There are a few options, depends on your hardware (x86? Arduino?)
Yup, there’s a stand-alone piece of software called Waveclock which can do that: https://wavesum.net/waveclock-audio-to-midi-clock.html.

This will output midi clock messages, so you’d need to find a way to convert these to trigger whatever you want to trigger. There’s probably software to do this, or you could write your own.

You’ll want to create a “loopback” or “virtual” MIDI cable so your software can receive the MIDI messages from Waveclock (on Mac you can use the built in IAC Bus feature for this, on Windows I think you’ll need a driver, or you might be able to directly create a midi input in your code depending on the library), then it should be a fairly simple case of responding to MIDI clock messages (there are usually 24 clock messages per beat, so you’ll want to only respond to every 1 in 24).

There are libraries for pretty much every language to make working with MIDI easier - JS supports WebMIDI (and there are npm libs to make working with it easier), JUCE is a good C++ framework for this kind of thing, and for Swift you can try AudioKit.

For the musicians out there, Ableton Live 11 can also follow the tempo of live music and sync your set to it.

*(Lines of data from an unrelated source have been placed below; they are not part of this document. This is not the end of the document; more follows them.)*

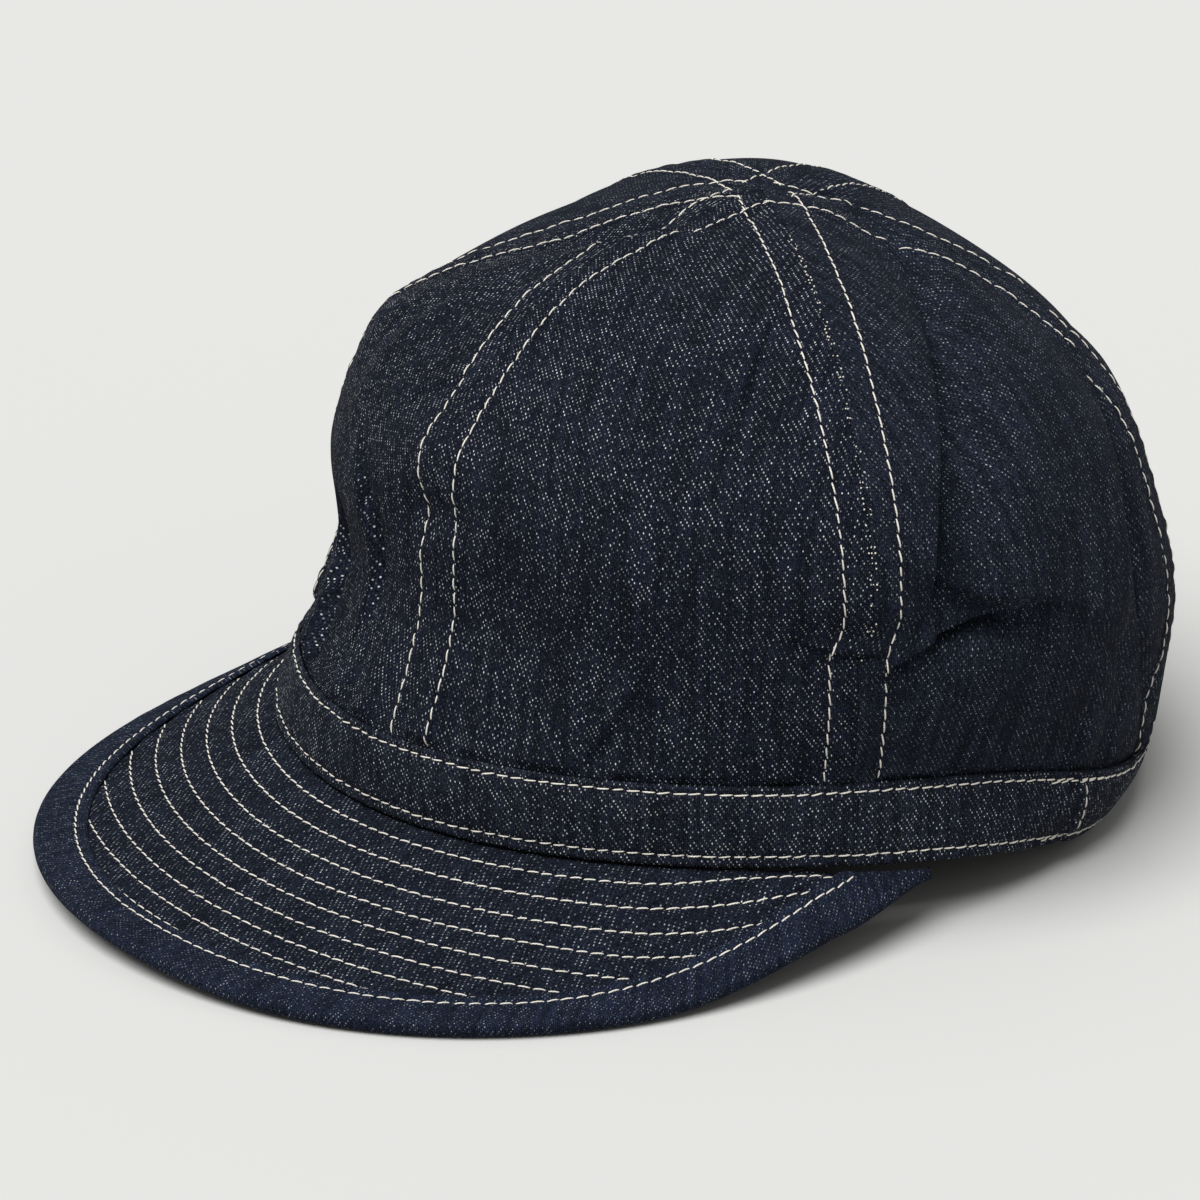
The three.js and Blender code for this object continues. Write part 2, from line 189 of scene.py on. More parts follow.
def sheet(points, cloth, close_rows=False, close_columns=False, ends=False):
    """Quads between the neighbours of a grid of points. A closed way's last line of points
    is the same as its first. Ends lay quads over the open ends of a tube whose ring goes out
    over one half of its points and back over the other. Returns corners, faces and the
    cloth's own places, in mm, for each corner of each face."""
    rows, columns = points.shape[:2]
    places = np.arange(rows * columns).reshape(rows, columns)
    number = places.copy()
    if close_rows:
        number[-1] = number[0]
    if close_columns:
        number[:, -1] = number[:, 0]
    grids = []
    for grid in (number, places):
        quads = np.stack([grid[:-1, :-1], grid[:-1, 1:], grid[1:, 1:], grid[1:, :-1]], -1).reshape(-1, 4)
        if ends:
            out, back = grid[:, : columns // 2], grid[:, -2 : columns // 2 - 1 : -1]
            for row, turn in ((0, 1), (-1, -1)):
                one, other = out[row], back[row]
                cap = np.stack([one[:-1], other[:-1], other[1:], one[1:]], -1)[:, ::turn]
                quads = np.concatenate([quads, cap])
        grids.append(quads)
    kept, faces = np.unique(grids[0], return_inverse=True)
    return points.reshape(-1, 3)[kept], faces.reshape(-1, 4), cloth.reshape(-1, 2)[grids[1].ravel()]


def to_mesh(name, corners, faces, cloth, material):
    """One smooth object, in metres, from corners in mm, faces that all have as many corners,
    and the cloth's places in mm."""
    mesh = bpy.data.meshes.new(name)
    mesh.vertices.add(len(corners))
    mesh.vertices.foreach_set("co", ((corners - BOX_MIDDLE) * 0.001).astype(np.float32).ravel())
    mesh.loops.add(faces.size)
    mesh.loops.foreach_set("vertex_index", faces.astype(np.int32).ravel())
    mesh.polygons.add(len(faces))
    mesh.polygons.foreach_set("loop_start", np.arange(0, faces.size, faces.shape[1], dtype=np.int32))
    mesh.update(calc_edges=True)
    layer = mesh.uv_layers.new(name="cloth")
    layer.data.foreach_set("uv", cloth.astype(np.float32).ravel())
    mesh.shade_smooth()
    mesh.materials.append(material)
    piece = bpy.data.objects.new(name, mesh)
    bpy.context.scene.collection.objects.link(piece)
    return piece


def linear(colour):
    """A hex colour as the eye sees it, turned into linear light for a shader."""
    shares = np.array([int(colour[k : k + 2], 16) for k in (1, 3, 5)]) / 255
    low, high = shares / 12.92, ((shares + 0.055) / 1.055) ** 2.4
    return (*np.where(shares <= 0.04045, low, high), 1.0)


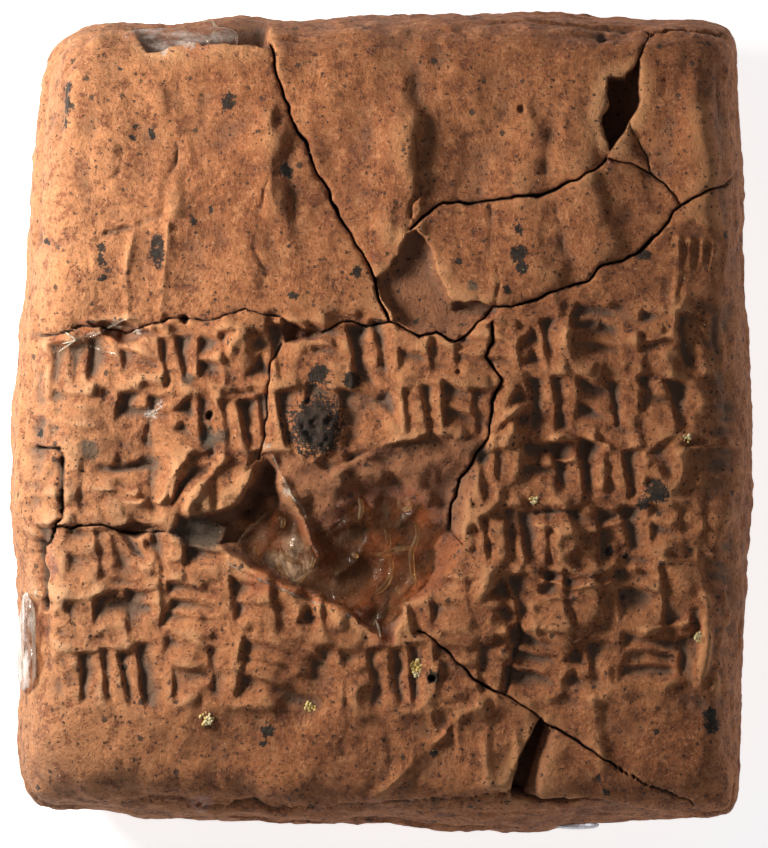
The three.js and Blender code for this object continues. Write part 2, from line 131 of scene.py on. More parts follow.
def body_grid(across, along, side):
    """Places and points of one side's grid, from its face down to the equator."""
    a, b = np.meshgrid(np.linspace(-1, 1, across + 1), np.linspace(-1, 1, along + 1))
    ring = np.maximum(np.abs(a), np.abs(b))
    safe = np.maximum(ring, 1e-9)
    level = np.maximum(outline_level(a / safe, b / safe), 1e-9)
    u_edge, v_edge = a / safe / level, b / safe / level
    inset_share = shoulder_width(u_edge, v_edge) / MEAN_HALF
    turn = np.pi / 2 * np.clip((1 - ring) / (1 - FACE_SHARE), 0, 1)
    on_face = np.minimum(ring / FACE_SHARE, 1) * (1 - inset_share)
    on_edge = 1 - inset_share * (1 - np.cos(turn) ** (2 / SHOULDER_POWER))
    shrink = np.where(ring <= FACE_SHARE, on_face, on_edge)
    rise = np.where(ring <= FACE_SHARE, 1, np.sin(turn) ** (2 / SHOULDER_POWER))
    u, v = u_edge * shrink, v_edge * shrink
    x, y = plan(u, v)
    return u, v, np.stack([x, y, height_from(rise, u, v, side)], -1)


def grid_normals(points, side):
    along, across = np.gradient(points, axis=(0, 1))
    normals = np.cross(across, along) * side
    return normals / np.maximum(np.linalg.norm(normals, axis=-1, keepdims=True), 1e-12)


# Maps: blurs, clouds, and drawing on a face

def blur(values, across, along=None):
    along = across if along is None else along
    keep = np.exp(-2 * np.pi ** 2 * ((FREQ_X * across) ** 2 + (FREQ_Y * along) ** 2))
    return np.fft.irfft2(np.fft.rfft2(values) * keep, s=values.shape)


def cloud(size, seed, tall=None):
    """Smooth random lumps of about the given size, drawn out along the face where asked; spread 1."""
    noise = np.random.default_rng(seed).standard_normal((ROWS, COLUMNS))
    noise = blur(noise, size / 2, (tall or size) / 2)
    return noise / noise.std()


def smooth_step(low_edge, high_edge, value):
    t = np.clip((value - low_edge) / (high_edge - low_edge), 0, 1)
    return t * t * (3 - 2 * t)


def window(x0, x1, y0, y1):
    """Slices of the map that cover a box."""
    c0, c1 = np.searchsorted(MAP_X, (x0, x1))
    r0, r1 = np.searchsorted(MAP_Y, (y0, y1))
    return slice(max(r0 - 1, 0), r1 + 1), slice(max(c0 - 1, 0), c1 + 1)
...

Personally I use the FastLED library a lot using various microcontrollers. There are plenty of "sound reactive" or "audio reactive" or "beat detection" projects if you search the user forum on reddit. You can basically use either a microphone or line level input (depending on if microcontroller has built in DAC, etc). There are plenty of examples/tutorials and code provided. There are also FFT libraries so you can break the audio into multiple frequencies so you can do things like have bass light up red and treble light up blue, etc. You can really do quite a lot with this stuff.